───── DATA PROVIDED

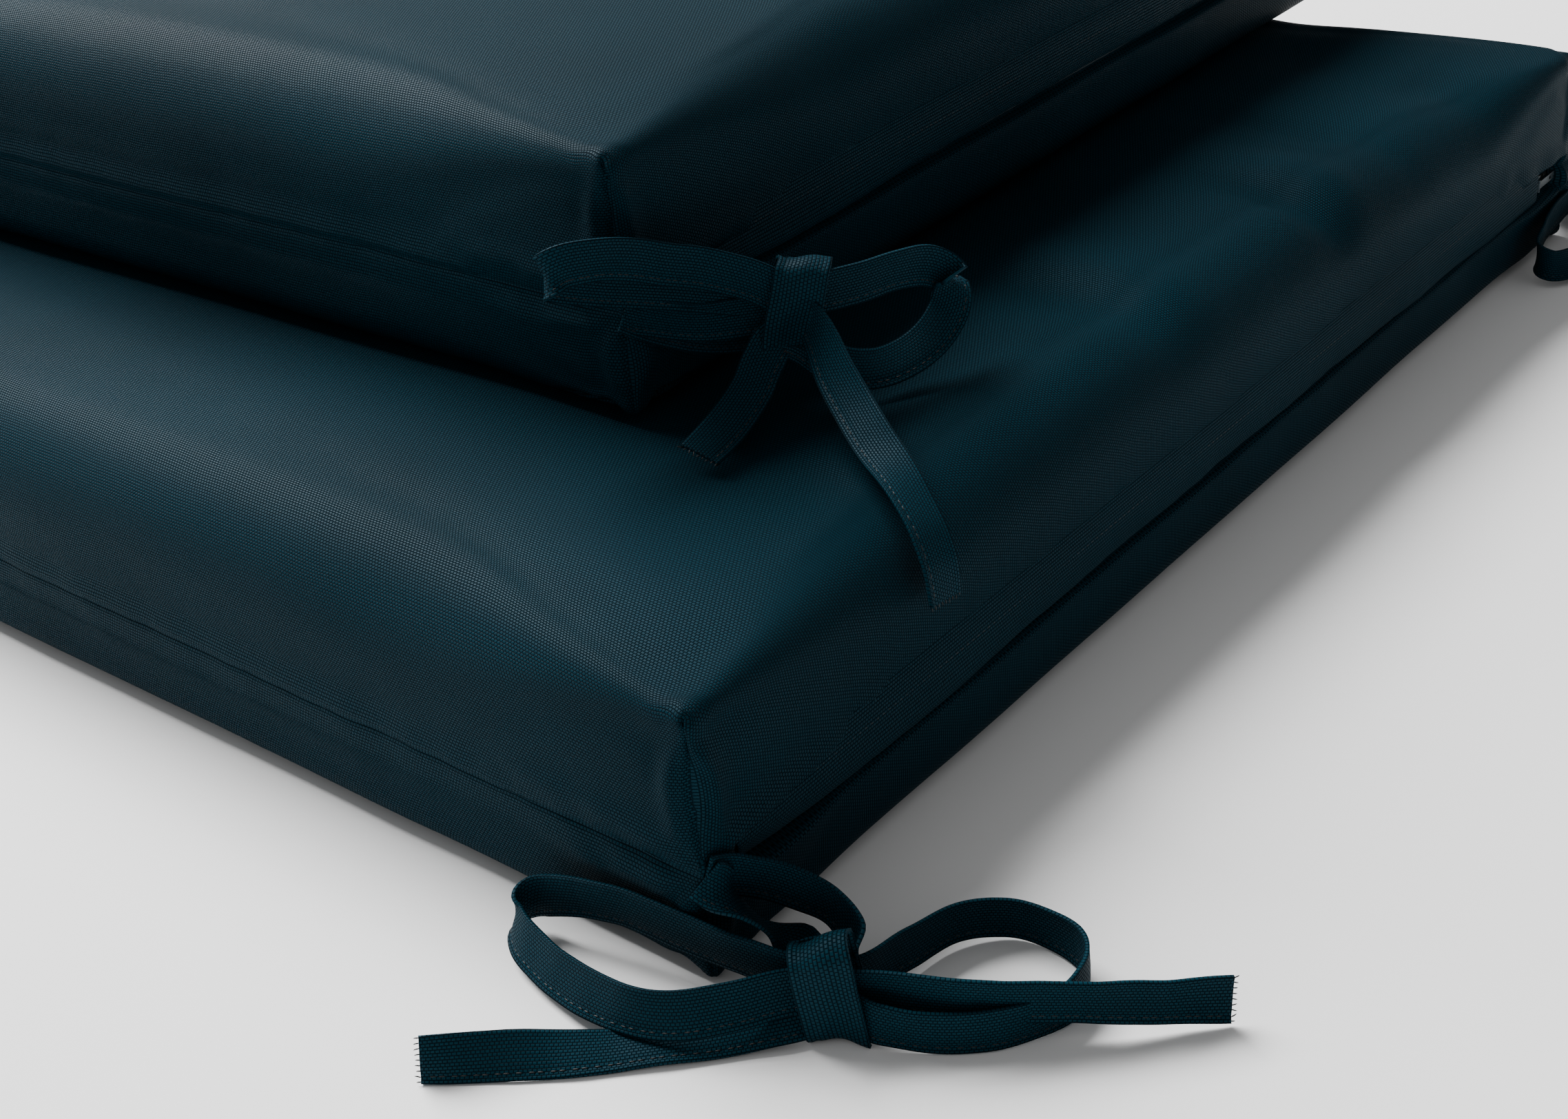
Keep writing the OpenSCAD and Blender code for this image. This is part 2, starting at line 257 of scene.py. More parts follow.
def pile(name, colour, dark, scale, relief, **shader):
    """A felted or foamed filling: a matt mass that soft bumps of one size break up."""
    made, tree, surface = new_material(name, **shader)
    place = node(tree, "TexCoord")
    cells = node(
        tree, "TexVoronoi", [("Vector", place.outputs["Object"]), ("Scale", scale)])
    tone = node(
        tree, "Mix",
        [(0, cells.outputs["Distance"]), (6, linear(colour)), (7, linear(dark))],
        data_type="RGBA")
    finish_surface(tree, surface, tone.outputs[2], cells.outputs["Distance"], relief, 0.5 * MM)
    return made


def smooth_grain(name, colour, scale, relief, **shader):
    """A moulded or painted part: an even colour, with a fine grain that breaks up its gloss."""
    made, tree, surface = new_material(name, **shader)
    place = node(tree, "TexCoord")
    grain = node(
        tree, "TexNoise",
        [("Vector", place.outputs["Object"]), ("Scale", scale), ("Detail", 4.0)])
    worn = node(
        tree, "MapRange",
        [(0, grain.outputs["Fac"]), (1, 0.3), (2, 0.7), (3, 0.8), (4, 1.25)])
    tone = node(
        tree, "VectorMath", [(0, linear(colour)[:3]), ("Scale", worn.outputs[0])],
        operation="SCALE")
    finish_surface(tree, surface, tone.outputs[0], grain.outputs["Fac"], relief, 0.05 * MM)
    return made


def cover_cloth():
    """Coated oxford polyester, woven: satin, near-black teal, with its dots just in sight."""
    look = bpy.context.scene.futon_cloth
    return woven_cloth(
        "coated oxford polyester", look.cover, look.thread_pitch, look.row_pitch, 0.8,
        Roughness=0.45, Specular_IOR_Level=0.03)


def tie_cloth():
    """The same polyester folded into tape: tighter rows run along it, and it gleams a bit more."""
    look = bpy.context.scene.futon_cloth
    return woven_cloth(
        "folded polyester tape", look.tie, look.thread_pitch, 0.9 * look.row_pitch, 0.8,
        Roughness=0.45, Specular_IOR_Level=0.04)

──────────

YOUR GOAL:
Please repeat the material above, word for word and in full.

WRITTEN RESPONSE:
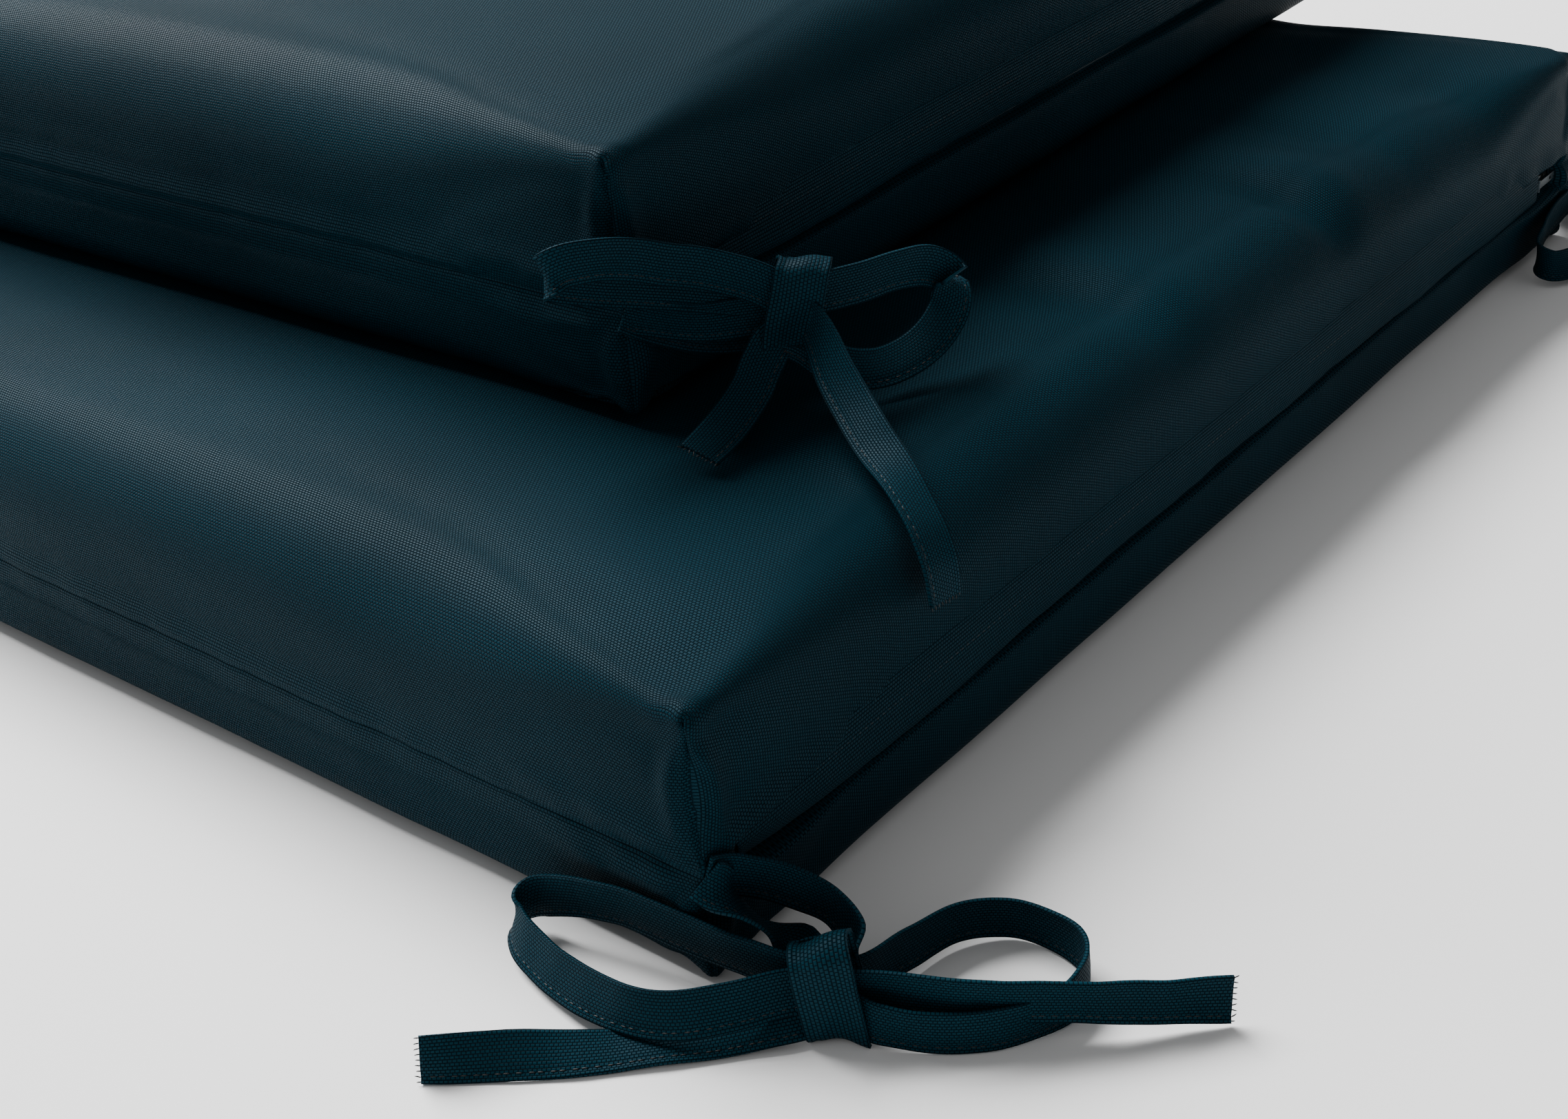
Keep writing the OpenSCAD and Blender code for this image. This is part 2, starting at line 257 of scene.py. More parts follow.
def pile(name, colour, dark, scale, relief, **shader):
    """A felted or foamed filling: a matt mass that soft bumps of one size break up."""
    made, tree, surface = new_material(name, **shader)
    place = node(tree, "TexCoord")
    cells = node(
        tree, "TexVoronoi", [("Vector", place.outputs["Object"]), ("Scale", scale)])
    tone = node(
        tree, "Mix",
        [(0, cells.outputs["Distance"]), (6, linear(colour)), (7, linear(dark))],
        data_type="RGBA")
    finish_surface(tree, surface, tone.outputs[2], cells.outputs["Distance"], relief, 0.5 * MM)
    return made


def smooth_grain(name, colour, scale, relief, **shader):
    """A moulded or painted part: an even colour, with a fine grain that breaks up its gloss."""
    made, tree, surface = new_material(name, **shader)
    place = node(tree, "TexCoord")
    grain = node(
        tree, "TexNoise",
        [("Vector", place.outputs["Object"]), ("Scale", scale), ("Detail", 4.0)])
    worn = node(
        tree, "MapRange",
        [(0, grain.outputs["Fac"]), (1, 0.3), (2, 0.7), (3, 0.8), (4, 1.25)])
    tone = node(
        tree, "VectorMath", [(0, linear(colour)[:3]), ("Scale", worn.outputs[0])],
        operation="SCALE")
    finish_surface(tree, surface, tone.outputs[0], grain.outputs["Fac"], relief, 0.05 * MM)
    return made


def cover_cloth():
    """Coated oxford polyester, woven: satin, near-black teal, with its dots just in sight."""
    look = bpy.context.scene.futon_cloth
    return woven_cloth(
        "coated oxford polyester", look.cover, look.thread_pitch, look.row_pitch, 0.8,
        Roughness=0.45, Specular_IOR_Level=0.03)


def tie_cloth():
    """The same polyester folded into tape: tighter rows run along it, and it gleams a bit more."""
    look = bpy.context.scene.futon_cloth
    return woven_cloth(
        "folded polyester tape", look.tie, look.thread_pitch, 0.9 * look.row_pitch, 0.8,
        Roughness=0.45, Specular_IOR_Level=0.04)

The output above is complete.